The Thwaites Glacier seen via satellite. It sits in Marie Byrd Land, an unclaimed part of West Antarctica (Picture: NASA Earth Observatory/Cover Media)

The Thwaites Glacier lies in Marie Byrd Land, an unclaimed part of West Antarctica. Roughly the size of Florida, it is the widest glacier on Earth and holds an immense volume of ice.

Over recent decades, warming ocean waters have been flowing beneath the glacier, melting it from below.

Scientists say the amount of ice flowing into the sea from Thwaites and neighbouring glaciers has more than doubled since the 1990s and now accounts for a significant share of global sea level rise.

Some estimates suggest the glacier could undergo a major collapse within decades.

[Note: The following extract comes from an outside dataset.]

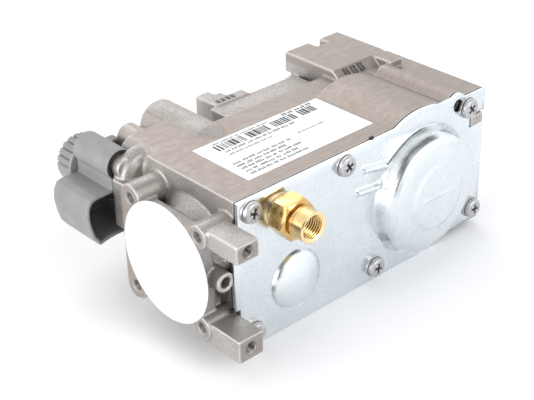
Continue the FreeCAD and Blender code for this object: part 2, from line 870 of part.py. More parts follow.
os.makedirs("parts", exist_ok=True)
for obj in nodes:
    obj.Shape.exportStep(f"parts/{obj.Label}.step")
    box = obj.Shape.BoundBox
    print(
        f"{obj.Label:24s} {len(obj.Shape.Solids)} solid(s) {obj.Shape.Volume:10.1f} mm3"
        f"  x {box.XMin:7.2f} {box.XMax:7.2f}  y {box.YMin:7.2f} {box.YMax:7.2f}"
        f"  z {box.ZMin:7.2f} {box.ZMax:7.2f}"
    )
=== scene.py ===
import json
import math
import random

import bmesh
import bpy
from mathutils import Matrix, Vector
from mathutils.geometry import delaunay_2d_cdt


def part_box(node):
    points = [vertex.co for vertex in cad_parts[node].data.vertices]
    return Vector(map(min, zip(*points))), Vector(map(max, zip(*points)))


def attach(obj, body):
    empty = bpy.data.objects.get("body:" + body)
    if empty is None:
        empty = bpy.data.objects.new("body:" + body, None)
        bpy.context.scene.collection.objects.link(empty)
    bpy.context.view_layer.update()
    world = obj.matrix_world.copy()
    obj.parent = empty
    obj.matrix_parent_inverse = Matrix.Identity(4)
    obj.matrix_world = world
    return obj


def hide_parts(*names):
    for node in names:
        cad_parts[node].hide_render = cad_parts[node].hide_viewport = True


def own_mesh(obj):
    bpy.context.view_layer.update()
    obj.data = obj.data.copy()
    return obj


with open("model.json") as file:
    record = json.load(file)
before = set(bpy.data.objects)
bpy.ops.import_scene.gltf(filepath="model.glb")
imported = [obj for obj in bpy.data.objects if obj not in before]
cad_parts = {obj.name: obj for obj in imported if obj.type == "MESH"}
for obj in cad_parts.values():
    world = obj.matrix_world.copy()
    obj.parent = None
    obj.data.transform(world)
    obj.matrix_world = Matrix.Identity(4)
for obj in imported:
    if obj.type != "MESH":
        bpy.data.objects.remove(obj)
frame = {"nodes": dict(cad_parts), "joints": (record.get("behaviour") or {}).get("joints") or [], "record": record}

# A combination gas valve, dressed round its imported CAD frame. Shapes are written in
# millimetres and scaled to metres when a piece is made. X runs from the inlet into the body,
# -Y is the front with the domed plate, +Y the back with the knob, Z is up.

MM = 0.001
TURN = math.tau
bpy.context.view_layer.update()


def corners(node):
    """Lowest and highest corner of a CAD node, in millimetres."""
    low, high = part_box(node)
    return low / MM, high / MM


DECK = corners("rating_label")[0].z


# ---------------------------------------------------------------- materials

class Surface:
    """A procedural material: a Principled shader and the nodes that feed it."""

    def __init__(self, name, metallic=0.0, roughness=0.5, **sockets):
        self.material = bpy.data.materials.new(name)
        self.material.use_nodes = True
        self.tree = self.material.node_tree
        self.shader = self.tree.nodes["Principled BSDF"]
        self.shader.inputs["Metallic"].default_value = metallic
        self.shader.inputs["Roughness"].default_value = roughness
        for key, value in sockets.items():
            self.shader.inputs[key.replace("_", " ")].default_value = value
        self.place = self.node("ShaderNodeTexCoord").outputs["Object"]
        self.height = None

    def node(self, kind, **settings):
        made = self.tree.nodes.new(kind)
        for key, value in settings.items():
            if key in made.inputs:
                made.inputs[key].default_value = value
            else:
                setattr(made, key, value)
        return made

    def link(self, source, target):
        self.tree.links.new(source, target)

    def noise(self, grain, detail=2.0, stretch=(1, 1, 1)):
        """Noise whose features are about grain millimetres across."""
        scaled = self.node("ShaderNodeMapping")
        scaled.inputs["Scale"].default_value = [s / (grain * MM) for s in stretch]
        self.link(self.place, scaled.inputs["Vector"])
        made = self.node("ShaderNodeTexNoise", Scale=1.0, Detail=detail)
        self.link(scaled.outputs["Vector"], made.inputs["Vector"])
        return made.outputs["Fac"]

    def ramp(self, factor, *stops):
        """A colour ramp through (place, colour or grey) stops."""
        made = self.node("ShaderNodeValToRGB")
        elements = made.color_ramp.elements
        while len(elements) < len(stops):
            elements.new(0.5)
        for element, (spot, colour) in zip(elements, stops):
            element.position = spot
            if not isinstance(colour, tuple):
                colour = (colour, colour, colour)
            element.color = (*colour, 1)
        self.link(factor, made.inputs["Fac"])
        return made.outputs["Color"]

    def mix(self, factor, first, second, blend="MIX"):
        made = self.node("ShaderNodeMix", data_type="RGBA", blend_type=blend)
        for socket, value in zip((made.inputs[0], made.inputs[6], made.inputs[7]),
                                 (factor, first, second)):
            if isinstance(value, bpy.types.NodeSocket):
                self.link(value, socket)
            elif isinstance(value, tuple):
                socket.default_value = (*value, 1)
            else:
                socket.default_value = value
        return made.outputs[2]

    def colour(self, source):
        self.link(source, self.shader.inputs["Base Color"])

    def rough(self, factor, low, high):
        made = self.node("ShaderNodeMapRange")
        made.inputs["To Min"].default_value = low
        made.inputs["To Max"].default_value = high
        made.inputs["From Min"].default_value = 0.3
        made.inputs["From Max"].default_value = 0.7
        self.link(factor, made.inputs["Value"])
        self.link(made.outputs["Result"], self.shader.inputs["Roughness"])

    def bump(self, factor, depth, strength=1.0):
        """Adds a relief of depth millimetres on top of what is there."""
        made = self.node("ShaderNodeBump", Strength=strength, Distance=depth * MM)
        self.link(factor, made.inputs["Height"])
        if self.height is not None:
            self.link(self.height, made.inputs["Normal"])
        self.height = made.outputs["Normal"]
        self.link(self.height, self.shader.inputs["Normal"])

    def band(self, axis, low, high):
        """1 between two levels, in millimetres along an axis, and 0 elsewhere."""
        parts = self.node("ShaderNodeSeparateXYZ")
        self.link(self.place, parts.inputs[0])
        made = self.node("ShaderNodeMath", operation="COMPARE")
        self.link(parts.outputs[axis], made.inputs[0])
        made.inputs[1].default_value = (low + high) / 2 * MM
        made.inputs[2].default_value = (high - low) / 2 * MM
        return made.outputs[0]

    def edges(self, low=0.5, high=0.56):
        """0 on flats and hollows, 1 on sharp edges, where materials paint a lighter colour."""
        shape = self.node("ShaderNodeNewGeometry").outputs["Pointiness"]
        return self.ramp(shape, (low, 0.0), (high, 1.0))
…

The proposed curtain would sit across key channels on the continental shelf, limiting the amount of warm, dense water able to reach the glacier’s most vulnerable underside. Designs range from a continuous wall to a series of segmented barriers, intended to reduce strain from tides and currents.

The Thwaites Glacier is one of Antarctica’s most unstable ice masses (Picture: NASA/Cover Media)

Supporters argue that, while expensive, the project would cost far less than repairing damage from unchecked sea level rise.

Funder Sasha Post, says: ‘Sea level rise is one of the most serious climate risks facing humanity this century. It is essential to accelerate research, like UArctic’s seabed anchor curtains project, to evaluate how to safely manage this risk.’

The project remains at an early research stage. Its leaders stress that no construction in Antarctica is imminent. However, mooring stations have been placed in the nearby Amundsen Sea to gather data that could help the team determine whether their plan is feasible.

To that end, researchers are also studying fjords in Norway and the Arctic archipelago of Svalbard, where natural landforms already restrict the flow of warm water.

Small-scale seabed barriers may be trialled in Norwegian fjords later this decade to assess engineering feasibility and environmental impacts.

Any intervention near Thwaites would also be sensitive geopolitically. Antarctica is governed under the Antarctic Treaty System, which promotes peaceful scientific cooperation and bans military activity and mining.

But with global temperatures continuing to rise and progress on emissions lagging, some researchers believe radical ideas once dismissed as science fiction are now being taken seriously.